Evaluator dalam wawancara bebas, mengajukan
pertanyaan-pertanyaan kepada peserta didik atau orang tuanya tanpa dikendalikan
oleh pedoman tertentu. Mereka dengan bebas mengemukakan jawabannya. Tetapi pada
saat menganalisis dan menarik kesimpulan evaluator akan dihadapkan pada
kesulitan-kesulitan, terutama apabila jawaban mereka beragam.
3.
Angket (Questionnaire)
Angket dapat
diberikan langsung kepada peserta didik, dapat pula diberikan kepada para orang
tua mereka. Tujuan penggunaan angket atau kuesioner dalam proses pembelajaran
adalah untuk memperoleh data mengenai latar belakang peserta didik sebagai
salah satu bahan dalam menganalisis tingkah laku dan proses belajar mereka.

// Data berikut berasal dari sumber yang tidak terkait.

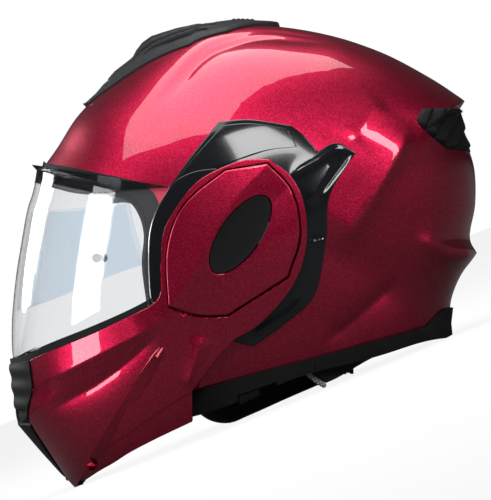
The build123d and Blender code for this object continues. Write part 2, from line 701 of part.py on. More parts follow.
# Inner sun visor, stored above the eyeport
sun_outline = [
    [(-1.2, 0.42), (-0.6, 0.22), (-0.35, 0.13)],
    [(-0.35, 0.13), (-0.07, -0.05)],
    [(-0.07, -0.05), (0.03, -0.075), (0.08, 0.0), (0.03, 0.08)],
    [(0.03, 0.08), (-0.33, 0.33)],
    [(-0.33, 0.33), (-0.42, 0.55), (-0.47, 0.85)],
    [(-0.47, 0.85), (-1.2, 1.2)],
]
sun_skin = turned(sun_radius, sun_reach)
sun_core = turned(sun_radius - sun_wall, sun_reach - sun_wall)
sun_pin_radius = 3.0
with BuildPart() as sun_visor:
    add(layer(sun_skin, sun_core, through(sun_outline)))
    add(both_sides(hub(sun_pin_radius + seat_gap, 0, overrun)), mode=Mode.SUBTRACT)
keep("sun_visor", sun_visor.part)
with BuildPart() as sun_pivot:
    add(hub(sun_pin_radius, sun_reach - sun_wall - sun_slot, shell_reach - shell_wall - nut_thickness))
keep("sun_visor_pivots", both_sides(sun_pivot.part))

# Rim trim: an outer lip over the shell's edge and a full section below it, in three lengths
trim_skin = stacked(shell_outline, shell_reach + trim_thickness, trim_thickness, coarse=True)
trim_inset = shell_wall + trim_thickness
trim_core = stacked(shell_outline, shell_reach - trim_inset, -trim_inset, coarse=True)
lip_outline = rim_top + [[(0.955, -0.39), (far, -0.3)]] + [[(far, -0.3), (far, -0.36)]]
lip_outline += backwards(below_rim[:2])
foot_outline = below_rim[:2] + [[(far, -0.36), (far, -0.5)]] + [[(far, -0.5), (0.95, -0.537)]]
foot_outline += backwards(rim_low)
notch_outline = [[(-0.09, -0.812), (0.1, -0.745)], [(0.1, -0.745), (0.1, -1)], [(0.1, -1), (-0.09, -1)]]
split_gap_share = 0.003
front_side = [[(-1, -1.5), (rim_split_share, -1.5)], [(rim_split_share, -1.5), (rim_split_share, 0)],
              [(rim_split_share, 0), (-1, 0)]]
rear_split_share = rim_split_share + split_gap_share
rear_side = [[(rear_split_share, -1.5), (far, -1.5)], [(far, -1.5), (far, 0)],
             [(far, 0), (rear_split_share, 0)]]
trim_lip = layer(trim_skin, shell_skin, through(lip_outline))
trim_foot = layer(trim_skin, trim_core, through(foot_outline))
with BuildPart() as rim_trim_right:
    add(trim_lip)
    add(trim_foot)
    add(prism(front_side, -overrun, 0), mode=Mode.INTERSECT)
keep("rim_trim_right", rim_trim_right.part)
with BuildPart() as rim_trim_left:
    add(rim_trim_right.part.mirror(RIGHT_TO_LEFT))
    add(through(notch_outline), mode=Mode.SUBTRACT)
keep("rim_trim_left", rim_trim_left.part)
with BuildPart() as rim_trim_rear:
    add(trim_lip)
    add(trim_foot)
    add(through(rear_side), mode=Mode.INTERSECT)
    add(ground_cut, mode=Mode.SUBTRACT)
keep("rim_trim_rear", rim_trim_rear.part)

# Lever of the inner sun visor, in the left trim's notch
lever_proud = 1.4
lever_skin = stacked(
    shell_outline, shell_reach + trim_thickness + lever_proud, trim_thickness + lever_proud, coarse=True
)
lever_outline = [[(-0.084, -0.816), (0.016, -0.781)], [(0.016, -0.781), (0.016, -0.812)],
                 [(0.016, -0.812), (-0.084, -0.858)]]
keep("sun_visor_lever", layer(lever_skin, trim_core, prism(lever_outline)))

# Cheek pads: cushions with a crown and drawn-in edges
cheek_outline = [
    [(-0.455, -0.36), (-0.28, -0.275), (0.03, -0.35), (0.245, -0.5), (0.315, -0.73)],
    [(0.315, -0.73), (0.16, -0.83), (-0.03, -0.915), (-0.14, -0.955), (-0.25, -0.93), (-0.34, -0.83),
     (-0.43, -0.6), (-0.455, -0.36)],
]
cheek_sections = [
    (cheek_pad_inner, 10.0),
    (cheek_pad_inner + 3.0, 3.0),
    (cheek_pad_inner + 10.0, 0.0),
    (cheek_reach - 8.0, 0.5),
    (cheek_reach - 0.6, 4.0),
]
with BuildPart() as cheek_pad:
    for out, amount in cheek_sections:
        with BuildSketch(SIDE.offset(out)):
            with BuildLine():
                trace(drawn_in(cheek_outline, amount))
            make_face()
    loft()
keep_pair("cheek_pad", cheek_pad.part)

# Neck roll around the back of the opening, with a light piping at each front end
roll_inset = trim_inset + seat_gap
roll_thickness = 14.0
roll_skin = stacked(shell_outline, shell_reach - roll_inset, -roll_inset, coarse=True)
roll_core = stacked(
    shell_outline, shell_reach - roll_inset - roll_thickness, -roll_inset - roll_thickness, coarse=True
)
roll_outline = [
    [(0.33, -0.665), (0.5, -0.6), (0.7, -0.545), (0.9, -0.485)],
    [(0.9, -0.485), (far, -0.2)],
    [(far, -0.2), (far, -0.3)],
    [(far, -0.3), (0.9, -0.54)],
    [(0.9, -0.54), (0.68, -0.605), (0.57, -0.65), (0.42, -0.73), (0.352, -0.758)],
]
keep("neck_roll", layer(roll_skin, roll_core, through(roll_outline)))
piping_outline = [[(0.3, -0.67), (0.326, -0.665)], [(0.326, -0.665), (0.348, -0.76)],
                  [(0.348, -0.76), (0.324, -0.768)]]
keep("neck_piping", layer(roll_skin, roll_core, through(piping_outline)))

# Chin strap in two lengths, riveted through the liner to the shell, and its quick-release buckle
strap_width = 20.0
strap_thickness = 2.0
strap_seat = 0.3
strap_top_share = -0.4
strap_bend_share = -0.6
buckle_drop_share = -0.66
ACROSS = Plane(
    origin=(SIDE * Pos(crown_reach * strap_share - strap_width / 2, 0)).position,
    x_dir=(0, 1, 0),
    z_dir=REARWARD,
)
strap_line = cheek_reach - strap_seat - strap_thickness / 2
tongue_end = 24.0
receiver_start = -20.0
receiver_end = 8.0


def strap(end, sign):
    """One strap length, from its rivet down and inwards to the buckle."""
    half = strap_thickness / 2
    drop = crown_reach * buckle_drop_share
    bend = crown_reach * strap_bend_share
    with BuildPart() as length:
        with BuildSketch(ACROSS):
            with BuildLine():
                middle = FilletPolyline(
                    (sign * strap_line, crown_reach * strap_top_share),
                    (sign * strap_line, bend),
                    (sign * strap_line * 0.6, drop),
                    (sign * end, drop),
                    radius=strap_thickness * 4,
                )
                offset(middle, amount=half, side=Side.BOTH)
            make_face()
        extrude(amount=strap_width)
    return length.part - rivet_hole


strap_gap = seat_gap + strap_thickness / 2
keep("chin_strap_left", strap(strap_gap - receiver_start, -1))
keep("chin_strap_right", strap(tongue_end + strap_gap, 1))
rivet_head = 1.0
rivet_head_radius = 5.0
with BuildPart() as rivet:
    add(disc(rivet_share, rivet_radius, strap_line - strap_thickness / 2 - seat_gap, shell_reach))
    add(disc(rivet_share, rivet_head_radius, strap_line - strap_thickness / 2 - seat_gap - rivet_head,
             strap_line - strap_thickness / 2 - seat_gap))
    add(liner_skin, mode=Mode.INTERSECT)
keep("strap_rivets", both_sides(rivet.part))

BUCKLE = Plane(
    origin=(SIDE * Pos(crown_reach * strap_share, crown_reach * buckle_drop_share)).position,
    x_dir=FORWARD,
    z_dir=DOWNWARD,
)
receiver_width = 24.0
receiver_height = 8.0
tongue_width = 16.0
tongue_height = 2.4
tab_width = 14.0
tab_length = 20.0
tab_height = 2.0
tab_pin_radius = 1.2
ear_width = 2.5
ear_height = 6.0
tab_axis = (receiver_start + 4.0, receiver_height / 2 + 2.2)
with BuildPart() as buckle_receiver:
    with BuildSketch(BUCKLE.offset(-receiver_height / 2)):
        with Locations((0, (receiver_start + receiver_end) / 2)):
            RectangleRounded(receiver_width, receiver_end - receiver_start, 2)
    extrude(amount=receiver_height)
    with BuildSketch(BUCKLE.offset(receiver_height / 2)):
        with Locations((0, tab_axis[0])):
            with GridLocations(receiver_width - ear_width, 0, 2, 1):
                Rectangle(ear_width, ear_height)
    extrude(amount=ear_height - 2)
    with BuildSketch(BUCKLE.offset(-tongue_height / 2 - seat_gap)):
        with Locations((0, (receiver_end - 12) / 2)):
            Rectangle(tongue_width + 2 * seat_gap, receiver_end + 12)
    extrude(amount=tongue_height + 2 * seat_gap, mode=Mode.SUBTRACT)
keep("buckle_receiver", buckle_receiver.part)
with BuildPart() as buckle_tongue:
    with BuildSketch(BUCKLE.offset(-tongue_height / 2)):
        with Locations((0, (tongue_end - 10) / 2)):
            Rectangle(tongue_width, tongue_end + 10)
        with Locations((0, tongue_end - 5)):
            Rectangle(tongue_width - 6, 3, mode=Mode.SUBTRACT)
    extrude(amount=tongue_height)
keep("buckle_tongue", buckle_tongue.part)
TAB_AXIS = Plane(
    origin=(BUCKLE * Pos(tab_width / 2, tab_axis[0], tab_axis[1])).position, x_dir=(0, 1, 0), z_dir=REARWARD
)
with BuildPart() as buckle_tab:
    with BuildSketch(TAB_AXIS):
        Circle(tab_pin_radius + 0.9)
        with Locations((tab_length / 2, 0)):
            Rectangle(tab_length, tab_height)
        Circle(tab_pin_radius + seat_gap / 2, mode=Mode.SUBTRACT)
    extrude(amount=tab_width)
keep("buckle_tab", buckle_tab.part)
with BuildPart() as buckle_pin:
    with BuildSketch(TAB_AXIS.offset((tab_width - receiver_width) / 2 + ear_width)):
        Circle(tab_pin_radius)
    extrude(amount=receiver_width - 2 * ear_width)
keep("buckle_pin", buckle_pin.part)

# Striker pins on the shell's lower front corners, caught by a hook in each chin bar arm
striker_share = (-0.375, -0.775)
hook_pivot_share = (-0.415, -0.675)
hook_lift = 1.0
hook_wall = 2.2
striker_top = turned(crown_reach * chin_bore_share + hook_lift + hook_wall, chin_bore_reach + hook_lift + hook_wall)
keep("striker_pins", layer(striker_top, shell_skin, both_sides(disc(striker_share, pin_radius, 0, overrun))))
hook_outline = [
    [(-0.455, -0.66), (-0.395, -0.64)],
    [(-0.395, -0.64), (-0.335, -0.715)],
    [(-0.335, -0.715), (-0.325, -0.757)],
    [(-0.325, -0.757), (-0.37, -0.735)],
    [(-0.37, -0.735), (-0.44, -0.7)],
]
hook_core = turned(crown_reach * chin_bore_share + hook_lift, chin_bore_reach + hook_lift)
hook_pin_radius = 2.0
with BuildPart() as latch_hook:
    add(layer(striker_top, hook_core, prism(hook_outline)))
    add(disc(hook_pivot_share, hook_pin_radius + seat_gap / 2, 0, overrun), mode=Mode.SUBTRACT)
keep_pair("latch_hook", latch_hook.part)
keep("hook_pins", layer(chin_hollow, chin_bore, both_sides(disc(hook_pivot_share, hook_pin_radius, 0, overrun))))
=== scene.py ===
import json
import math

import bmesh
import bpy
import numpy as np
from bpy.props import FloatProperty, FloatVectorProperty, PointerProperty
from mathutils import Matrix, Vector


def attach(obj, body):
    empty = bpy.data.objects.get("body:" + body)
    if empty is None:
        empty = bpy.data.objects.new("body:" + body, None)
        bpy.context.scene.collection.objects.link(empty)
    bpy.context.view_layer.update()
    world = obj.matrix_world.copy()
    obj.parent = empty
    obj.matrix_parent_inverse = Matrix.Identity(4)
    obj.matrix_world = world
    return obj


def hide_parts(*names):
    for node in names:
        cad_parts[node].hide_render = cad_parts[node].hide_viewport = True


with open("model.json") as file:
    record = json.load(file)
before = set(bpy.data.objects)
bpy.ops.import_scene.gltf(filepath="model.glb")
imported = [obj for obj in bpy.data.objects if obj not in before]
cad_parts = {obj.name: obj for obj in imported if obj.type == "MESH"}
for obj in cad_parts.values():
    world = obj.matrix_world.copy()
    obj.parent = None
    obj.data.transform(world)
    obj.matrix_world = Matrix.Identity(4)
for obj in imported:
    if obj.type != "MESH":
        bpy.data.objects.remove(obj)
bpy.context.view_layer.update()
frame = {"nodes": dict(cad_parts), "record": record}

bl_info = {
    "name": "Modular helmet",
    "version": (1, 0, 0),
    "blender": (4, 5, 0),
    "location": "3D View > Sidebar > Helmet",
    "description": "Dresses a modular motorcycle helmet with its outer surfaces and finishes",
    "category": "Object",
}

# The side view of the worn helmet is measured in shares of CROWN from the chin bar's pivot:
# first rearward, then up. The helmet stands tipped back by TILT. Lengths are in metres.
CROWN = 0.14
TILT = math.radians(22.0)
PIVOT = (0.0179, 0.0, 0.1191)
VIEW_CENTRE = (-0.0525, -0.1)

# A form's half width, and the power and share of the curve by which its sides draw in
SHELL_REACH = 0.114
VISOR_REACH = 0.1204
CHIN_REACH = 0.126
PAD_REACH = 0.085
FULLNESS = 2.3
CAP = 0.98
CAP_FROM = 0.9

# Fineness of curves, of lines that distances are taken to, of outlines and their easing, of edges and bands
SPAN_POINTS = 16
LINE_POINTS = 40
RAYS = 1440
EASE_RAYS = 90
EASE_WIDTH = 36.0
EDGE_STEPS = 6
CORD_SIDES = 20
BEND_POINTS = 14
BAND_POINTS = 120

OVAL_PLACE = (-0.077, -0.025)
OVAL_SIZE = (0.031, 0.0135)
OVAL_ANGLE = math.radians(55.0)


def run(*thousandths):
    """Side-view points from thousandths of CROWN: rearward and up in turn."""
    return [(x / 1000, z / 1000) for x, z in zip(thousandths[::2], thousandths[1::2])]


# Shell: its silhouette, the rim and the opening
SHELL_CROWN = run(-1073, 273, -1070, 300, -990, 415, -890, 570, -755, 700, -530, 870, -280, 990,
                  0, 1025, 320, 985, 620, 890, 870, 760, 1045, 645)
SHELL_SPOILER = run(1045, 645, 1015, 600)
SHELL_BACK = run(1015, 600, 1040, 470, 1090, 310, 1095, 125, 1065, -40, 1105, -115)
SHELL_TAIL = run(1105, -115, 1035, -200, 980, -330, 966.5, -433)
SHELL_UNDER = run(966.5, -433, 975, -600, 920, -850, 720, -1150, 370, -1375, 0, -1450, -430, -1375,
                  -730, -1100, -920, -650, -1030, -300, -1070, 0, -1073, 273)
RIM = run(966.5, -433, 905, -458, 845, -518, 620, -578, 270, -673, -30, -753, -450, -885)
CHEEK = run(-450, -885, -465, -700, -530, -375, -555, -175)
EYEPORT = run(-555, -175, -540, -25, -565, 90, -635, 160)
BROW = run(-635, 160, -1073, 273)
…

Selain itu juga untuk memperoleh data sebagai bahan dalam menyusun kurikulum
dan program pembelajaran.
Data yang
dapat dihimpun melalui kuesioner misalnya adalah data yang berkenaan dengan kesulitan-kesulitan
yang dihadapi peserta didik dalam mengikuti pelajaran, cara belajar mereka,
fasilitas belajar, bimbingan belajar, dan sebagainya.
Kuesioner
sering digunakan untuk menilai hasil belajar ranah afektif, dapat berupa bentuk
pilihan ganda (multiple choice item) atau berbentuk skala sikap. Skala
yang mengukur sikap, sangat terkenal dan sering digunakan untuk mengungkap
sikap peserta didik adalah skala likert
.
4.
Pemeriksaan
Dokumen (Documentary Analysis)
Evaluasi
mengenai kemajuan, perkembangan atau keberhasilan belajar peserta didik tanpa
menguji juga dapat dilengkapi dengan melakukan pemeriksaan terhadap
dokumen-dokumen; misalnya dokumen yang memuat informasi mengenai riwayat hidup (auto
biografi), seperti kapan dan dimana peserta didik dilahirkan, agama yang
dianut, kedudukan anak dalam keluarga, dan sebagainya.